The American boys gained the confidence of the Russians in Moscow just as they had always done in North Russia. They were finally given permission to participate in the privileges of one of the numerous clubs that the Red officials furnished up lavishly for themselves in the palatial quarters of old Moscow. Here they could find literature and lectures and lounging room and for a few roubles often gained a hot plate of good soup or a delicacy in the shape of a horse steak. Of course the latter was always a little dubious to the American doughboy, for in walking the street he too often saw the poor horse that dropped dead from starvation or overdriving, approached by the butcher with the long knife. He merely raised the horse’s tail, slashed around the anal opening of the animal with his blade, then reached in his great arm and drew out the entrails and cast them to one side for the dogs to growl and fight over. Later would come the sleigh with axes and other knives to cut up the frozen carcass. On May day the boys nearly lost their membership in the club, along with its soup and horse-steak privileges because they would not march in the Red parade to the gaily decorated square to hear Lenin speak to his subjects.

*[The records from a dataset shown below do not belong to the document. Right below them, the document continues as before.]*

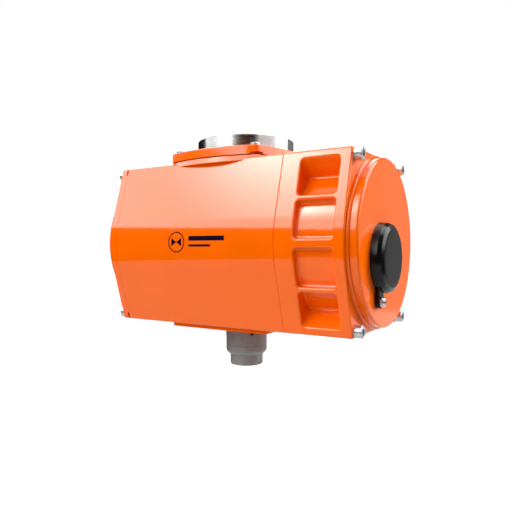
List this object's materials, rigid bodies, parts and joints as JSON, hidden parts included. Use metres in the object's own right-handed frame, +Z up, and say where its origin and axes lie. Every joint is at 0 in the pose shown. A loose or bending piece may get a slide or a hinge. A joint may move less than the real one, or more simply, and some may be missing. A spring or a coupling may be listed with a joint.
{
  "type": "motorized valve actuator",
  "caption": "Quarter-turn electric valve actuator: ribbed orange cast body, worm drive, steel-ringed position window, keyed drive sleeve below and swing-aside hand-drive cap.",
  "frame": {"origin": "centre of the valve flange face on the output axis", "axes": "+Z up along the output axis, +X along the barrel towards the hand-drive cap, -Y the front"},
  "size_m": [0.2605, 0.1678, 0.2111],
  "materials": {
    "orange_paint": "gloss powder coat on die-cast aluminium, slight orange peel",
    "bright_steel": "bright stainless steel",
    "brushed_ring": "stainless steel, brushed round the ring",
    "cast_grey": "matt as-cast with turned lands",
    "black_plastic": "satin black moulded plastic",
    "window": "clear toughened glass",
    "dial_white": "printed matt dial",
    "pointer_red": "red moulded plastic",
    "rubber_black": "nitrile rubber",
    "bronze": "machined bronze",
    "machined_steel": "ground and hobbed steel",
    "plate_aluminium": "bare sheet aluminium",
    "board_green": "solder-masked circuit board",
    "terminal_grey": "moulded terminal plastic",
    "relay_blue": "moulded relay case",
    "capacitor_white": "glossy sleeve",
    "nickel_brass": "nickel-plated brass",
    "motor_paint": "dark enamelled motor can"
  },
  "bodies": {
    "actuator_body": {"housing": "orange_paint", "end_cap": "orange_paint", "rear_cover": "orange_paint", "top_cover": "orange_paint", "cover_o_rings": "rubber_black", "top_gasket": "rubber_black", "bezel_ring": "brushed_ring", "window_seal": "rubber_black", "window_glass": "window", "dial_plate": "dial_white", "output_lower_bush": "bronze", "output_seal": "rubber_black", "output_upper_bush": "bronze", "worm_bearings": "machined_steel", "hand_shaft_bushes": "bronze", "hand_shaft_seal": "rubber_black", "motor_housing": "motor_paint", "motor_screws": "bright_steel", "gear_plate": "plate_aluminium", "deck_plate": "plate_aluminium", "potentiometer": "black_plastic", "limit_switches": "black_plastic", "switch_bracket": "plate_aluminium", "circuit_board": "board_green", "board_standoffs": "nickel_brass", "terminal_block": "terminal_grey", "control_relays": "relay_blue", "heater": "plate_aluminium", "motor_capacitor": "capacitor_white", "capacitor_clamp": "bright_steel", "hand_cap_screw": "bright_steel", "end_cap_screws": "bright_steel", "end_cap_washers": "bright_steel", "rear_cover_screws": "bright_steel", "top_cover_screws": "bright_steel", "inner_screws": "bright_steel", "stop_screws": "bright_steel", "stop_lock_nuts": "bright_steel", "cable_gland_bodies": "nickel_brass", "cable_gland_nuts": "nickel_brass", "cable_gland_seals": "rubber_black", "earth_screw": "bright_steel"},
    "output_drive": {"output_shaft": "machined_steel", "worm_wheel": "bronze", "wheel_key": "machined_steel", "drive_sleeve": "cast_grey", "sleeve_set_screw": "machined_steel", "stop_plate": "machined_steel", "switch_cams": "dial_white", "feedback_gear": "dial_white", "position_pointer": "pointer_red"},
    "worm": {"worm_shaft": "machined_steel", "worm_shaft_gear": "machined_steel"},
    "hand_drive": {"hand_shaft": "machined_steel", "hand_shaft_gears": "machined_steel"},
    "motor_rotor": {"motor_shaft": "machined_steel"},
    "feedback_spindle": {"potentiometer_spindle": "dial_white"},
    "hand_cap": {"hand_drive_cap": "black_plastic"},
    "open_plunger": {"open_switch_plunger": "pointer_red"},
    "closed_plunger": {"closed_switch_plunger": "pointer_red"}
  },
  "joints": [
    {"name": "output_turn", "type": "hinge", "parent": "actuator_body", "child": "output_drive", "pos_m": [0, 0, 0.064], "axis": [0, 0, 1], "range_deg": [0, 90]},
    {"name": "worm_spin", "type": "hinge", "parent": "actuator_body", "child": "worm", "pos_m": [0, -0.044, 0.064], "axis": [1, 0, 0], "range_deg": [-3061, 1]},
    {"name": "hand_drive_spin", "type": "hinge", "parent": "actuator_body", "child": "hand_drive", "pos_m": [0.05, -0.017, 0.064], "axis": [1, 0, 0], "range_deg": [-1, 4452]},
    {"name": "motor_spin", "type": "hinge", "parent": "actuator_body", "child": "motor_rotor", "pos_m": [0.09, 0.02035, 0.071], "axis": [1, 0, 0], "range_deg": [-16692, 1]},
    {"name": "feedback_spin", "type": "hinge", "parent": "actuator_body", "child": "feedback_spindle", "pos_m": [0.032, 0, 0.106], "axis": [0, 0, 1], "range_deg": [-271, 1]},
    {"name": "hand_cap_swing", "type": "hinge", "parent": "actuator_body", "child": "hand_cap", "pos_m": [0.14, -0.0285, 0.03], "axis": [1, 0, 0], "range_deg": [-110, 110]},
    {"name": "open_switch_press", "type": "slide", "parent": "actuator_body", "child": "open_plunger", "axis": [0, 1, 0], "range_m": [0, 0.0008], "stiffness_N_per_m": 400, "springref_m": -0.0005},
    {"name": "closed_switch_press", "type": "slide", "parent": "actuator_body", "child": "closed_plunger", "axis": [0, 1, 0], "range_m": [0, 0.0008], "stiffness_N_per_m": 400, "springref_m": -0.0005}
  ],
  "couplings": [
    {"joint": "worm_spin", "follows": "output_turn", "ratio": -34},
    {"joint": "hand_drive_spin", "follows": "output_turn", "ratio": 49.455},
    {"joint": "motor_spin", "follows": "output_turn", "ratio": -185.45},
    {"joint": "feedback_spin", "follows": "output_turn", "ratio": -3}
  ]
}
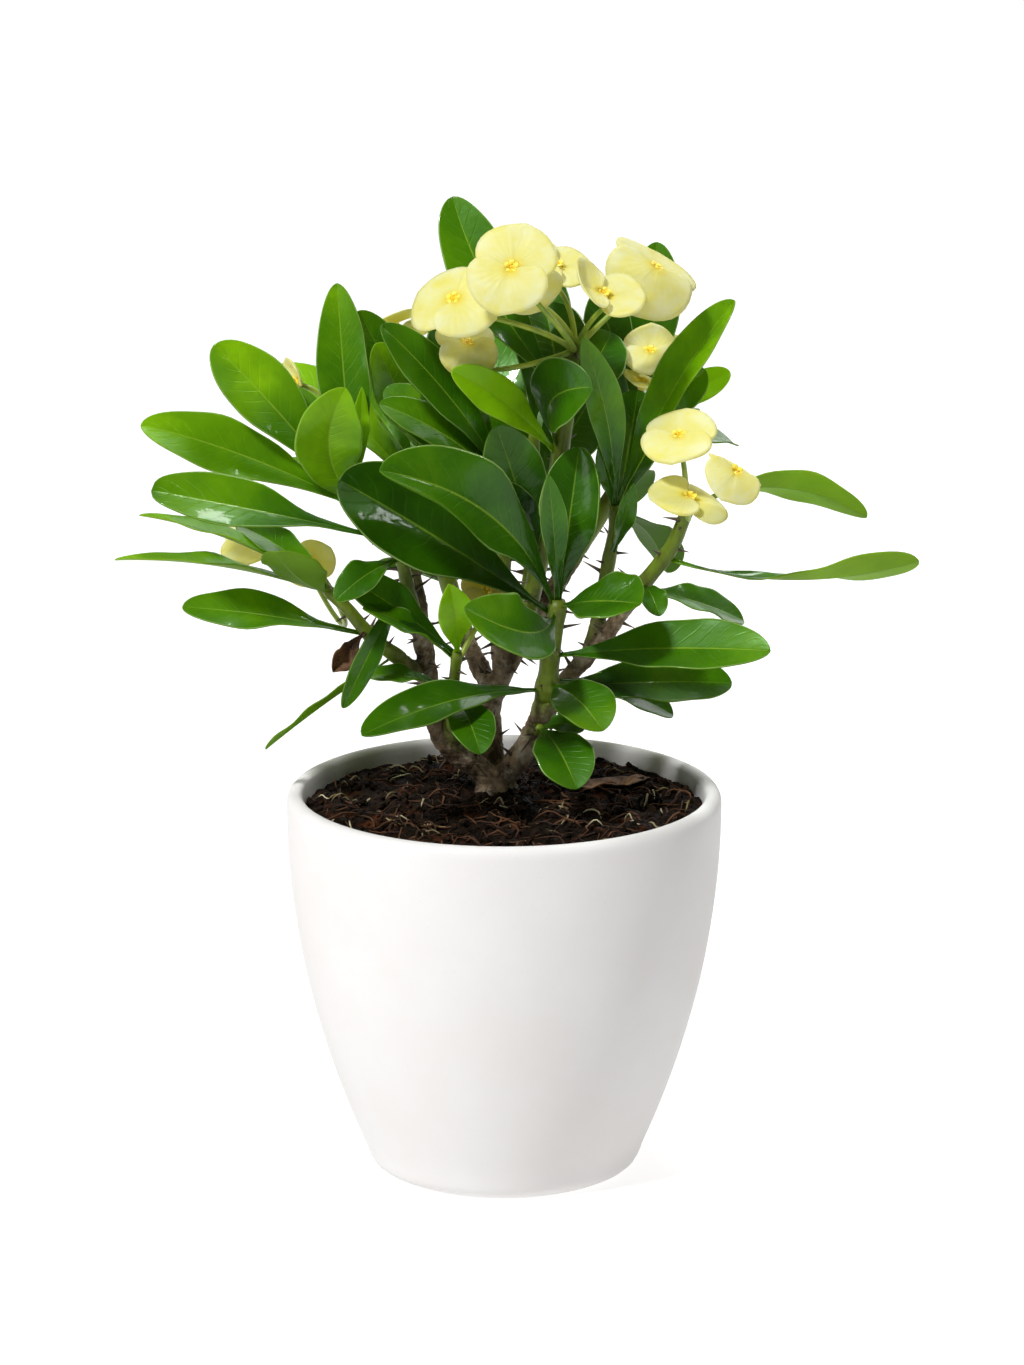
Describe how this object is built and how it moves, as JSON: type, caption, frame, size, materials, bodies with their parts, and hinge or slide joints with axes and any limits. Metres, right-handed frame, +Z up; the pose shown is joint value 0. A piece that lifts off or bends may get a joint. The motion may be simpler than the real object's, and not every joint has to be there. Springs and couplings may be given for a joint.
{
  "type": "potted crown of thorns plant",
  "caption": "Thorny, forked houseplant with glossy oval leaves and small yellow paired bracts, standing in soil in a round tapered white pot.",
  "frame": {"origin": "middle of the pot's flat foot", "axes": "+Z up along the pot's axis; -Y towards the front of the plant, the side seen in the picture; +X to the right of the plant as seen from the front"},
  "size_m": [0.3116, 0.2152, 0.3796],
  "materials": {
    "white_ceramic": "matte white, slightly warm",
    "potting_soil": null,
    "bark": "rough grey-brown bark with leaf scars",
    "leaf_green": null,
    "bract_yellow": null,
    "dry_leaf": null
  },
  "bodies": {
    "root": {"pot": "white_ceramic", "soil": "potting_soil", "trunk": "bark", "dried_leaf": "dry_leaf", "fallen_leaf": "dry_leaf", "shoot_front": "leaf_green", "shoot_centre": "leaf_green", "shoot_right": "leaf_green", "shoot_middle_right": "leaf_green", "shoot_back_right": "leaf_green", "shoot_middle": "leaf_green", "shoot_back_left": "leaf_green", "shoot_back": "leaf_green", "shoot_left": "leaf_green", "shoot_left_front": "leaf_green", "shoot_low_left": "leaf_green", "shoot_low_middle": "leaf_green", "sprout": "leaf_green", "bloom_01": "bract_yellow", "bloom_02": "bract_yellow", "bloom_03": "bract_yellow", "bloom_04": "bract_yellow", "bloom_05": "bract_yellow", "bloom_06": "bract_yellow", "bloom_07": "bract_yellow", "bloom_08": "bract_yellow", "bloom_09": "bract_yellow", "bloom_10": "bract_yellow", "bloom_11": "bract_yellow", "bloom_12": "bract_yellow", "bloom_13": "bract_yellow", "bloom_14": "bract_yellow", "bloom_15": "bract_yellow", "bloom_16": "bract_yellow", "bloom_17": "bract_yellow", "bloom_18": "bract_yellow", "bloom_19": "bract_yellow"}
  },
  "joints": []
}
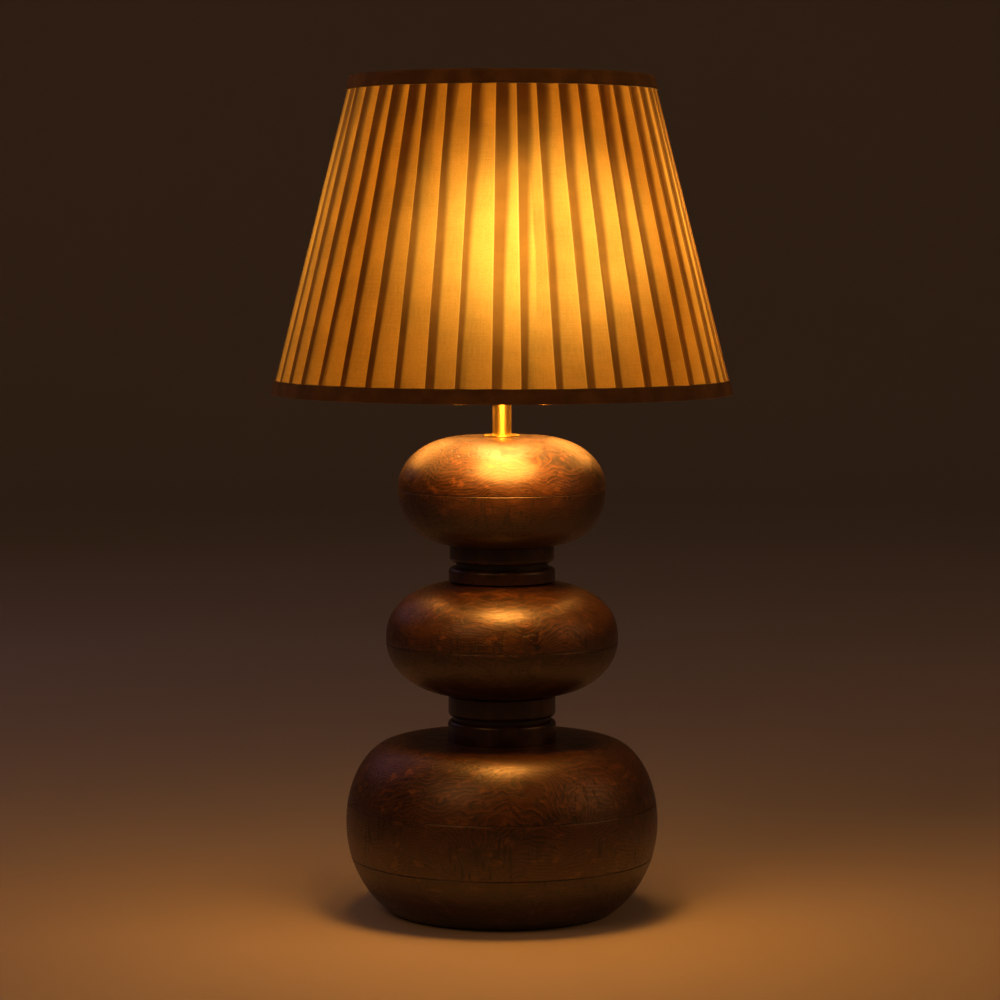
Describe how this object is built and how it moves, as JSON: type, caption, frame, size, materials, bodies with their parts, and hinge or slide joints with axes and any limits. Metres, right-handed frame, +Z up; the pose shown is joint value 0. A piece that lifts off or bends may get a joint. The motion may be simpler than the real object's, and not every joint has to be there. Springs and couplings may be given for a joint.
{
  "type": "table lamp with shade",
  "caption": "Table lamp with a body of stacked turned wooden beads between dark collars, a brass tube, and a knife-pleated empire shade held on a harp over a bulb.",
  "frame": {"origin": "centre of the felt foot, on the surface that the lamp stands on", "axes": "+Z up the rod's axis, +Y towards the cord hole at the back, X along the harp"},
  "size_m": [0.355, 0.355, 0.6408],
  "materials": {
    "bead_wood": "figured walnut, oiled and waxed to a soft sheen",
    "collar_wood": "dark stained, satin",
    "spacer_wood": "ebonised, matt",
    "brass": "satin, lacquered",
    "zinc": "zinc plated",
    "felt": "matt felt",
    "grommet_rubber": "matt",
    "phenolic": "moulded, matt",
    "knob": "moulded, glossy",
    "card": "fibre card",
    "thread_metal": "bright rolled sheet",
    "contact": "phosphor bronze, bare",
    "bulb_white": "frosted white inside, lit",
    "bulb_clear": "clear",
    "vitrite": "black glass, glossy",
    "tungsten": "glowing wire",
    "pleats": "gold silk-like cloth, lit from inside",
    "trim": "dark brown ribbed tape",
    "liner": "translucent, satin"
  },
  "bodies": {
    "stand": {"felt_pad": "felt", "base_bead": "bead_wood", "base_collar": "collar_wood", "lower_neck_spacer": "spacer_wood", "middle_lower_collar": "collar_wood", "middle_bead": "bead_wood", "middle_upper_collar": "collar_wood", "upper_neck_spacer": "spacer_wood", "top_lower_collar": "collar_wood", "top_bead": "bead_wood", "tube_flange": "brass", "brass_tube": "brass", "threaded_rod": "zinc", "flat_washer": "zinc", "lock_washer": "zinc", "hex_nut": "zinc", "cord_grommet": "grommet_rubber", "harp_saddle": "brass", "socket_cap": "brass", "cap_set_screw": "zinc", "socket_shell": "brass", "socket_sleeve": "card", "socket_interior": "phenolic", "screw_shell": "thread_metal", "centre_contact": "contact", "terminal_screws": "brass"},
    "switch": {"switch_spindle": "brass", "switch_knob": "knob"},
    "bulb": {"bulb_glass": "bulb_white", "bulb_cap": "thread_metal", "bulb_insulator": "vitrite", "bulb_tip": "thread_metal", "bulb_stem": "bulb_clear", "lead_wires": "zinc", "filament": "tungsten"},
    "harp": {"harp": "brass", "harp_stud": "brass"},
    "sleeve_left": {"harp_sleeve_left": "brass"},
    "sleeve_right": {"harp_sleeve_right": "brass"},
    "shade": {"spider_hub": "brass", "spider_arms": "brass", "shade_top_ring": "brass", "shade_bottom_ring": "brass", "shade_liner": "liner", "pleated_fabric": "pleats", "top_trim": "trim", "bottom_trim": "trim"},
    "finial": {"finial": "brass"}
  },
  "joints": [
    {"name": "switch_turn", "type": "hinge", "parent": "stand", "child": "switch", "pos_m": [0, -0.025, 0.4141], "axis": [0, -1, 0], "continuous": true},
    {"name": "bulb_lift", "type": "slide", "parent": "stand", "child": "bulb", "axis": [0, 0, 1], "range_m": [0, 0.03]},
    {"name": "harp_lift", "type": "slide", "parent": "stand", "child": "harp", "axis": [0, 0, 1], "range_m": [0, 0.16]},
    {"name": "sleeve_left_lift", "type": "slide", "parent": "harp", "child": "sleeve_left", "axis": [0, 0, 1], "range_m": [0, 0.012]},
    {"name": "sleeve_right_lift", "type": "slide", "parent": "harp", "child": "sleeve_right", "axis": [0, 0, 1], "range_m": [0, 0.012]},
    {"name": "shade_swivel", "type": "hinge", "parent": "harp", "child": "shade", "pos_m": [0, 0, 0.6153], "axis": [0, 0, 1], "continuous": true},
    {"name": "finial_turn", "type": "hinge", "parent": "harp", "child": "finial", "pos_m": [0, 0, 0.625], "axis": [0, 0, 1], "continuous": true}
  ]
}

Was the Red government able to feed the people by commandeering, the food? No. At last the peasants gained the sufferance of the Red rulers to traffic their foodstuffs on the streets even as we have seen them with handfuls of vegetables on the market streets of Archangel. Prices were out of sight. Under a shawl in a tiny box, an old peasant woman on Easter Day was offering covertly a few eggs at two hundred roubles apiece.